Dataset extract
::::::::::
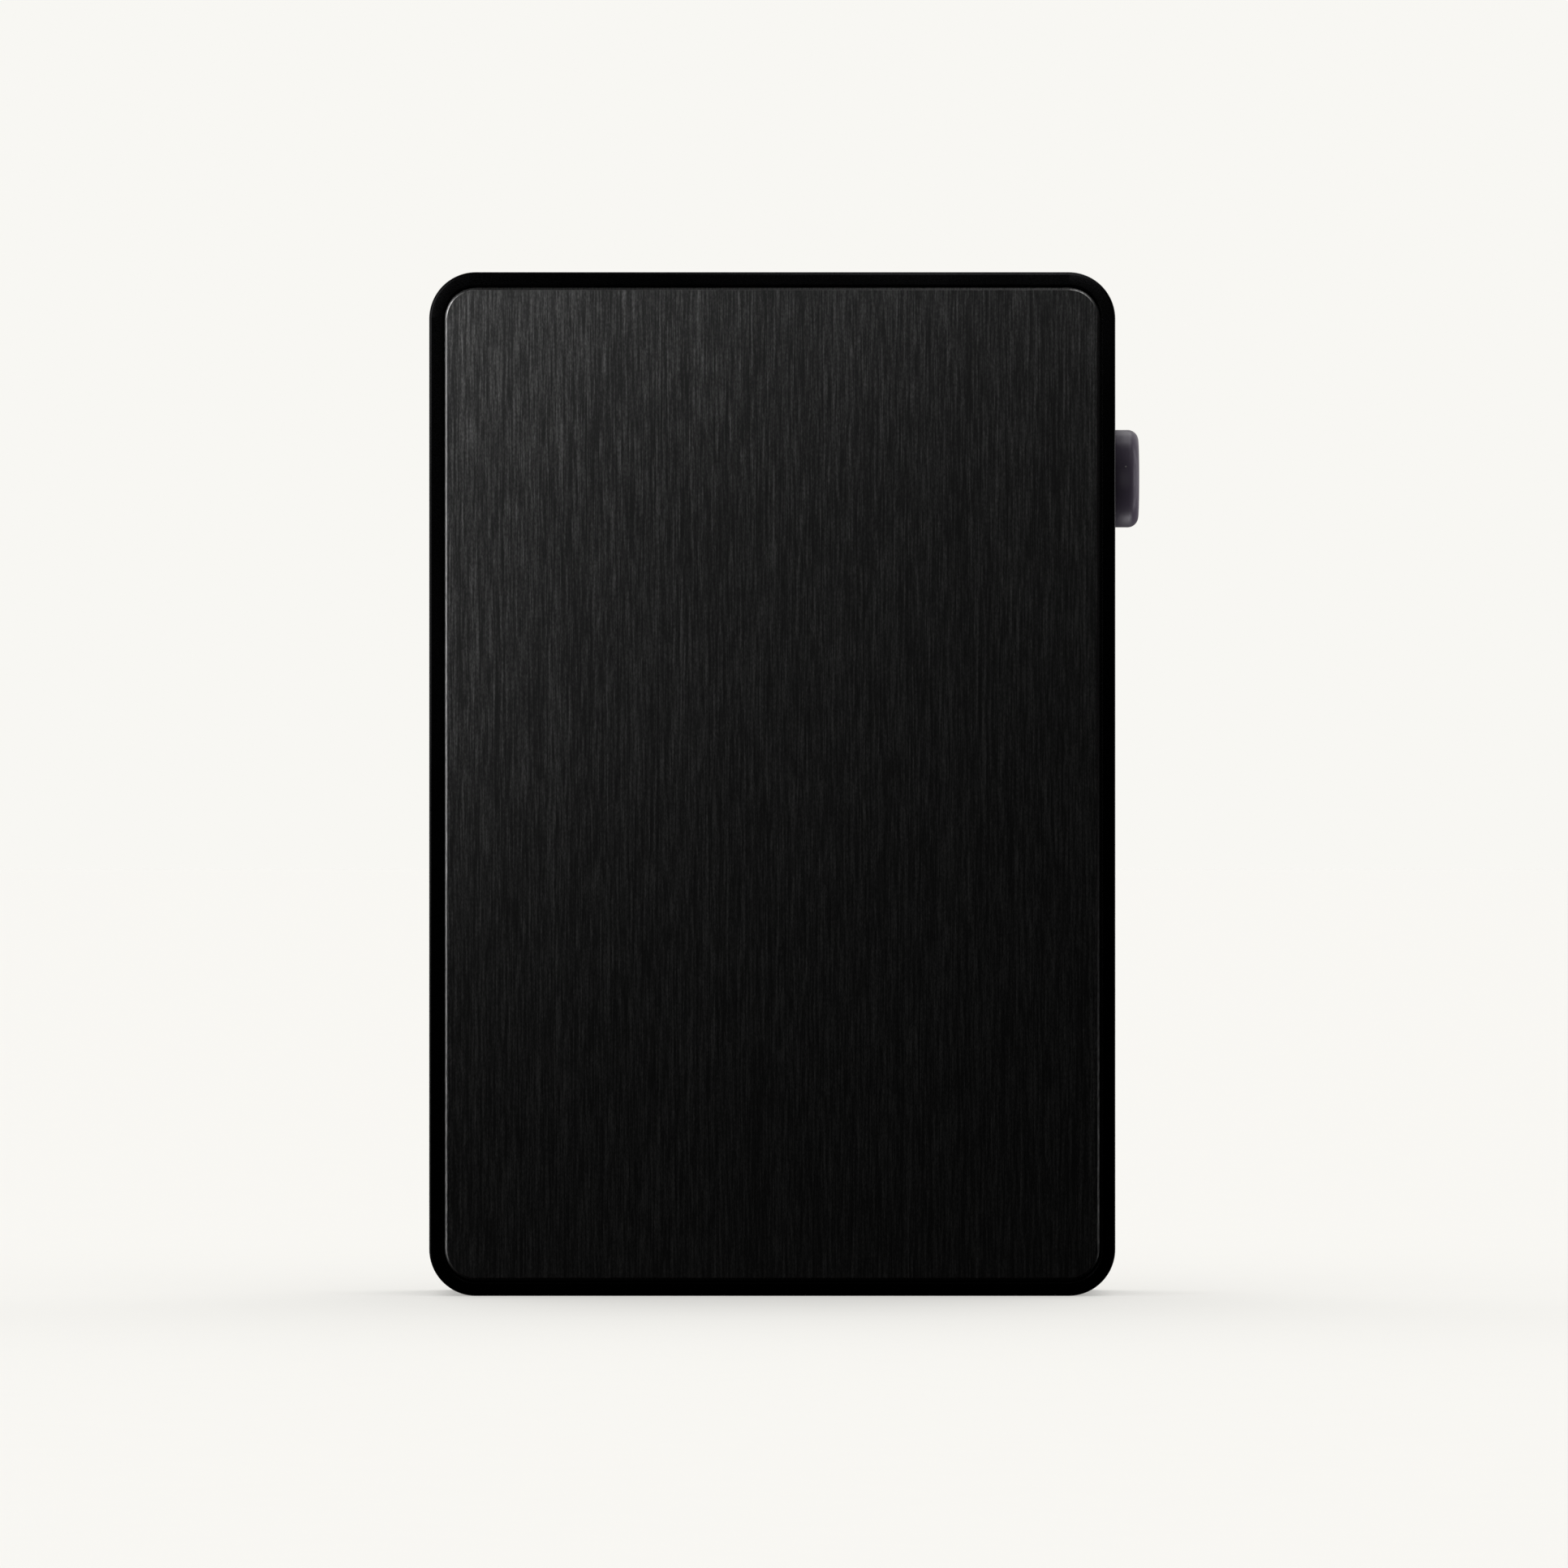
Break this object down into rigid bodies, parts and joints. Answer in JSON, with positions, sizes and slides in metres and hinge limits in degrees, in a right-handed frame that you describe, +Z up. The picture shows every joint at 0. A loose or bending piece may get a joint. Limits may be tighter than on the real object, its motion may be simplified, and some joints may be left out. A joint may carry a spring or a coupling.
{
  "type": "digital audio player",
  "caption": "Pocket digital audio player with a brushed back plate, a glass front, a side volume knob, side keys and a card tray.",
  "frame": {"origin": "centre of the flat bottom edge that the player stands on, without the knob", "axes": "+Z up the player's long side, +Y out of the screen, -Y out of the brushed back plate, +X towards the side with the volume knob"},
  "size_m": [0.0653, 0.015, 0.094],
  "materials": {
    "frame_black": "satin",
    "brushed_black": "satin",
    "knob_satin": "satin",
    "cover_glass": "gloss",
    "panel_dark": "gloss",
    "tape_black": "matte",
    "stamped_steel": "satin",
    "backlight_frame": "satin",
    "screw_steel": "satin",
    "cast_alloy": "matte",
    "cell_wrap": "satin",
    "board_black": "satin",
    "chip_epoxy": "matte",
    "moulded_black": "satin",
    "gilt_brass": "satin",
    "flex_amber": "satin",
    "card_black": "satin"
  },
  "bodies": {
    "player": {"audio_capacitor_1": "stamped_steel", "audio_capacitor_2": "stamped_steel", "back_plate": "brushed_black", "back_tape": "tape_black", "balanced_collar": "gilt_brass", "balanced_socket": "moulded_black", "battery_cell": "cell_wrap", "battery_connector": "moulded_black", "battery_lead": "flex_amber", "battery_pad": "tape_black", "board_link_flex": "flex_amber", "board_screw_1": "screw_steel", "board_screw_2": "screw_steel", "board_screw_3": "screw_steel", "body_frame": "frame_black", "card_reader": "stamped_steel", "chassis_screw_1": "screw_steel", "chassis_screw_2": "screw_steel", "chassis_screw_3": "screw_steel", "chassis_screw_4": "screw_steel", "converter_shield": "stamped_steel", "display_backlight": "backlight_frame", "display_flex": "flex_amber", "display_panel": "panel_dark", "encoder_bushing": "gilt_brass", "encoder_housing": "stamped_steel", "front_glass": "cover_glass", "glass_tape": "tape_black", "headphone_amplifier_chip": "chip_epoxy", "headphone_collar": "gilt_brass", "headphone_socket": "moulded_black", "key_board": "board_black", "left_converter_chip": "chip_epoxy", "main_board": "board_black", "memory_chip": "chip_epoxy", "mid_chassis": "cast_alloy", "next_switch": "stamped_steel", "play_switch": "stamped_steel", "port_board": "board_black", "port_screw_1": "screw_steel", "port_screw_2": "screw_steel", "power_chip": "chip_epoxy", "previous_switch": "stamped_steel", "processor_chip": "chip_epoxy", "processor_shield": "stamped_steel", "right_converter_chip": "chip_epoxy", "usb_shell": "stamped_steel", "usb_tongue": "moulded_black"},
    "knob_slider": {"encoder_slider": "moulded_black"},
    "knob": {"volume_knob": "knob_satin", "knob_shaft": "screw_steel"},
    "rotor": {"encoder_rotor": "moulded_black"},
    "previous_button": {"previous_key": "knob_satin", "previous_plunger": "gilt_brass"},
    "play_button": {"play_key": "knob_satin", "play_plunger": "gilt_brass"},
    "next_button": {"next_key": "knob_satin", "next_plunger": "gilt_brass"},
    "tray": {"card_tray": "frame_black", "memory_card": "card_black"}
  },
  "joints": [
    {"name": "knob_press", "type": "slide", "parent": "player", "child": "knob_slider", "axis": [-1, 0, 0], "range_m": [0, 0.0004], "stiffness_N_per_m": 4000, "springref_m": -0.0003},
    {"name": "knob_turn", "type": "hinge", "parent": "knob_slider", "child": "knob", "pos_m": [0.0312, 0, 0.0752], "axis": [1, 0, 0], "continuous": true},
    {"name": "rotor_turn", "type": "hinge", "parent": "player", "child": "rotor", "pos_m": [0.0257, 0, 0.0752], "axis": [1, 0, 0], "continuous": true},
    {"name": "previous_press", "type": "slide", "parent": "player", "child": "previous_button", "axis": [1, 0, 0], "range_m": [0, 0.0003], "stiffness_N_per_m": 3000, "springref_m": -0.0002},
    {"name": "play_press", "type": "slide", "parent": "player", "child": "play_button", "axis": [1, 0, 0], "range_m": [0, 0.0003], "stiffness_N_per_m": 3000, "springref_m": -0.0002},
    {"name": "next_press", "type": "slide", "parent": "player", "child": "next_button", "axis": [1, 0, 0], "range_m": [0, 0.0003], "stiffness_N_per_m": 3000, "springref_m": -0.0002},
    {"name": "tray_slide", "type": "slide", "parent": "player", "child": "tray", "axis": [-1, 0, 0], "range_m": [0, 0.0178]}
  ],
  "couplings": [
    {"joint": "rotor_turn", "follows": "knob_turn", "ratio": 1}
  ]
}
::::::::::
Prompt
Write every line of the material above again, exactly.

Result of this task
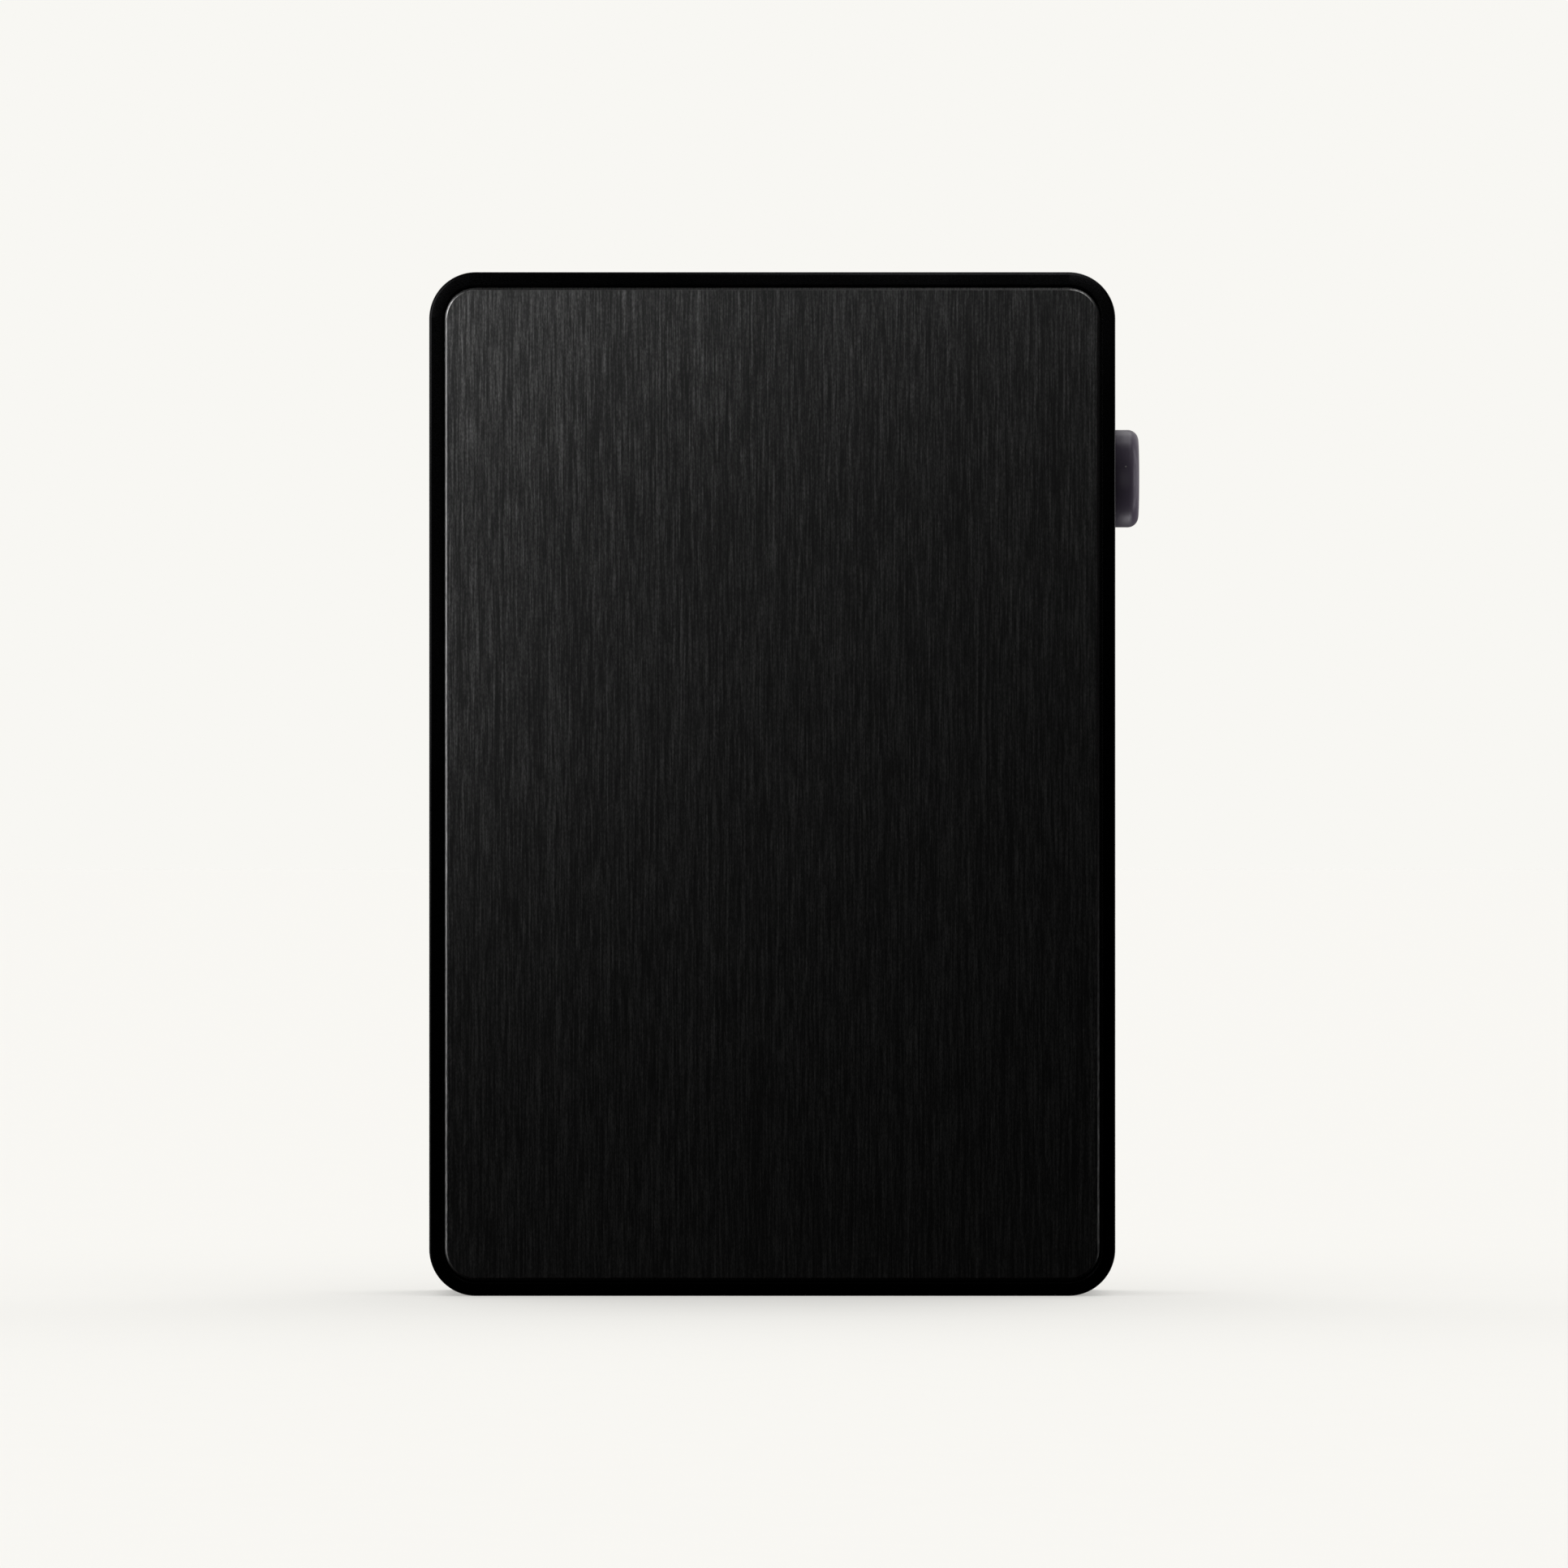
Break this object down into rigid bodies, parts and joints. Answer in JSON, with positions, sizes and slides in metres and hinge limits in degrees, in a right-handed frame that you describe, +Z up. The picture shows every joint at 0. A loose or bending piece may get a joint. Limits may be tighter than on the real object, its motion may be simplified, and some joints may be left out. A joint may carry a spring or a coupling.
{
  "type": "digital audio player",
  "caption": "Pocket digital audio player with a brushed back plate, a glass front, a side volume knob, side keys and a card tray.",
  "frame": {"origin": "centre of the flat bottom edge that the player stands on, without the knob", "axes": "+Z up the player's long side, +Y out of the screen, -Y out of the brushed back plate, +X towards the side with the volume knob"},
  "size_m": [0.0653, 0.015, 0.094],
  "materials": {
    "frame_black": "satin",
    "brushed_black": "satin",
    "knob_satin": "satin",
    "cover_glass": "gloss",
    "panel_dark": "gloss",
    "tape_black": "matte",
    "stamped_steel": "satin",
    "backlight_frame": "satin",
    "screw_steel": "satin",
    "cast_alloy": "matte",
    "cell_wrap": "satin",
    "board_black": "satin",
    "chip_epoxy": "matte",
    "moulded_black": "satin",
    "gilt_brass": "satin",
    "flex_amber": "satin",
    "card_black": "satin"
  },
  "bodies": {
    "player": {"audio_capacitor_1": "stamped_steel", "audio_capacitor_2": "stamped_steel", "back_plate": "brushed_black", "back_tape": "tape_black", "balanced_collar": "gilt_brass", "balanced_socket": "moulded_black", "battery_cell": "cell_wrap", "battery_connector": "moulded_black", "battery_lead": "flex_amber", "battery_pad": "tape_black", "board_link_flex": "flex_amber", "board_screw_1": "screw_steel", "board_screw_2": "screw_steel", "board_screw_3": "screw_steel", "body_frame": "frame_black", "card_reader": "stamped_steel", "chassis_screw_1": "screw_steel", "chassis_screw_2": "screw_steel", "chassis_screw_3": "screw_steel", "chassis_screw_4": "screw_steel", "converter_shield": "stamped_steel", "display_backlight": "backlight_frame", "display_flex": "flex_amber", "display_panel": "panel_dark", "encoder_bushing": "gilt_brass", "encoder_housing": "stamped_steel", "front_glass": "cover_glass", "glass_tape": "tape_black", "headphone_amplifier_chip": "chip_epoxy", "headphone_collar": "gilt_brass", "headphone_socket": "moulded_black", "key_board": "board_black", "left_converter_chip": "chip_epoxy", "main_board": "board_black", "memory_chip": "chip_epoxy", "mid_chassis": "cast_alloy", "next_switch": "stamped_steel", "play_switch": "stamped_steel", "port_board": "board_black", "port_screw_1": "screw_steel", "port_screw_2": "screw_steel", "power_chip": "chip_epoxy", "previous_switch": "stamped_steel", "processor_chip": "chip_epoxy", "processor_shield": "stamped_steel", "right_converter_chip": "chip_epoxy", "usb_shell": "stamped_steel", "usb_tongue": "moulded_black"},
    "knob_slider": {"encoder_slider": "moulded_black"},
    "knob": {"volume_knob": "knob_satin", "knob_shaft": "screw_steel"},
    "rotor": {"encoder_rotor": "moulded_black"},
    "previous_button": {"previous_key": "knob_satin", "previous_plunger": "gilt_brass"},
    "play_button": {"play_key": "knob_satin", "play_plunger": "gilt_brass"},
    "next_button": {"next_key": "knob_satin", "next_plunger": "gilt_brass"},
    "tray": {"card_tray": "frame_black", "memory_card": "card_black"}
  },
  "joints": [
    {"name": "knob_press", "type": "slide", "parent": "player", "child": "knob_slider", "axis": [-1, 0, 0], "range_m": [0, 0.0004], "stiffness_N_per_m": 4000, "springref_m": -0.0003},
    {"name": "knob_turn", "type": "hinge", "parent": "knob_slider", "child": "knob", "pos_m": [0.0312, 0, 0.0752], "axis": [1, 0, 0], "continuous": true},
    {"name": "rotor_turn", "type": "hinge", "parent": "player", "child": "rotor", "pos_m": [0.0257, 0, 0.0752], "axis": [1, 0, 0], "continuous": true},
    {"name": "previous_press", "type": "slide", "parent": "player", "child": "previous_button", "axis": [1, 0, 0], "range_m": [0, 0.0003], "stiffness_N_per_m": 3000, "springref_m": -0.0002},
    {"name": "play_press", "type": "slide", "parent": "player", "child": "play_button", "axis": [1, 0, 0], "range_m": [0, 0.0003], "stiffness_N_per_m": 3000, "springref_m": -0.0002},
    {"name": "next_press", "type": "slide", "parent": "player", "child": "next_button", "axis": [1, 0, 0], "range_m": [0, 0.0003], "stiffness_N_per_m": 3000, "springref_m": -0.0002},
    {"name": "tray_slide", "type": "slide", "parent": "player", "child": "tray", "axis": [-1, 0, 0], "range_m": [0, 0.0178]}
  ],
  "couplings": [
    {"joint": "rotor_turn", "follows": "knob_turn", "ratio": 1}
  ]
}